Robots are used widely in material handling, welding and machine assembly. But they’re also finding increasing application in fields such as health care, notes John Martini, an assistant professor of electronics technology at UAFS. Robots are being used in pharmaceutical distribution, surgery and even patient care.
When the school studied the demand for robotics technicians, it found that in just a one-year period -May 2011 to May 2012 ¬there was a 29% increase in demand nationally for these skills. And in the Fort Smith area, UAFS found that 21 companies were using robots. But the school could only locate one robotics technician in the area.
When UAFS’s chancellor presented this information to the governor, he quickly awarded the school funds to purchase robots for a learning laboratory.
Happily, Baldor Electric Co. is a major employer in the Fort Smith area and its parent company, ABB (IW1000/107), is a leading manufacturer of robots. ABB gave the school two robots and discounted the rest to support the educational endeavor.

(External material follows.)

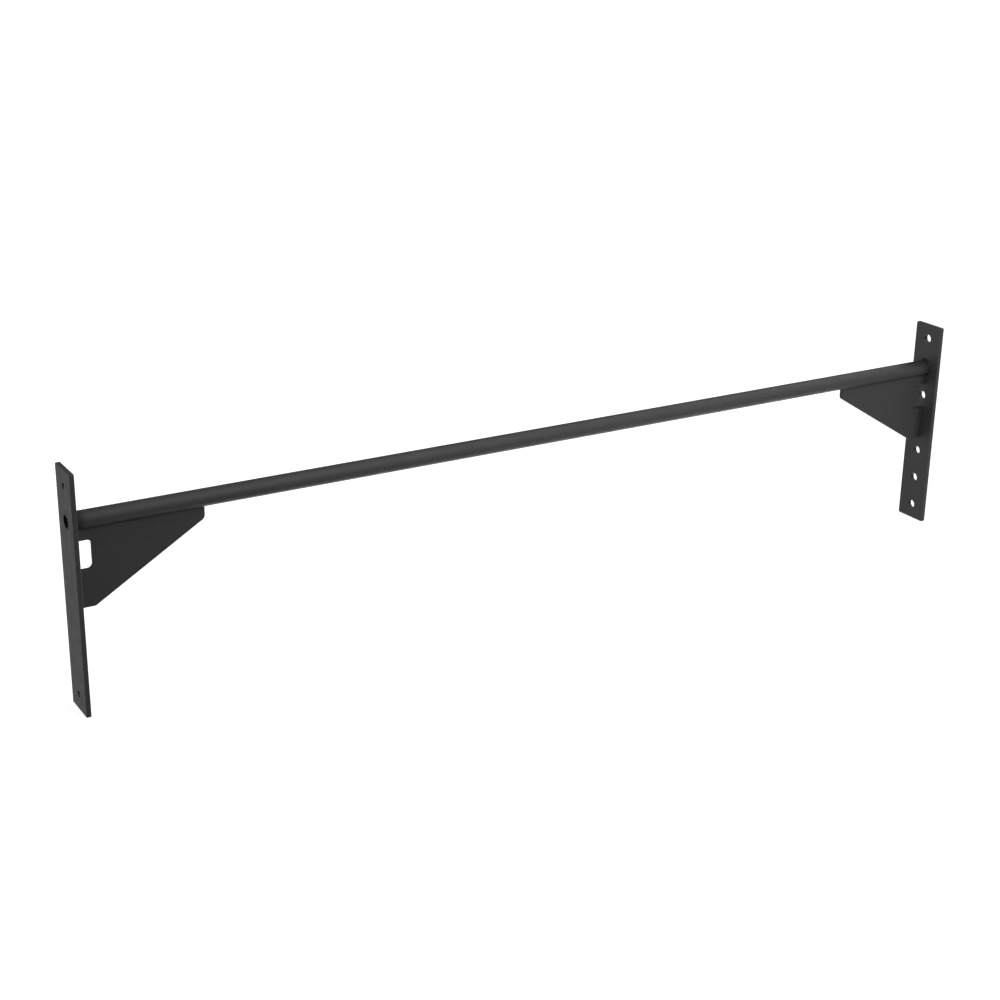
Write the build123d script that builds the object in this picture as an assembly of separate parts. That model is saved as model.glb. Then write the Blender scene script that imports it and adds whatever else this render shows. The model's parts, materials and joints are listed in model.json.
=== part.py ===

The robotics courses are offered to both two-year and four-year students and will soon be available to high school students who participate in the Western Arkansas Technical Center.
UAFS currently has 13 robots – nine ABB IRB120 models in the laboratory. These are the “lightest, fastest” robots in ABB’s lineup, Martini explains, with a 3 kilogram payload and a 22-inch reach.
“They are really good for delicate operations, such as building a cellphone, building an electronics board or doing pick-and-place tasks in pharmaceuticals,” says Martini. They also have built-in vision capabilities.
UAFS has three more robots in a facility that is used for education of area industrial workers that is paid for by employers. A welding robot is also available for a welding training program.
The video shows robots programmed by students in Martini’s Robot Operations and Maintenance class, which teaches programming and maintenance of robots. The robots' activities range from putting to drawing a face.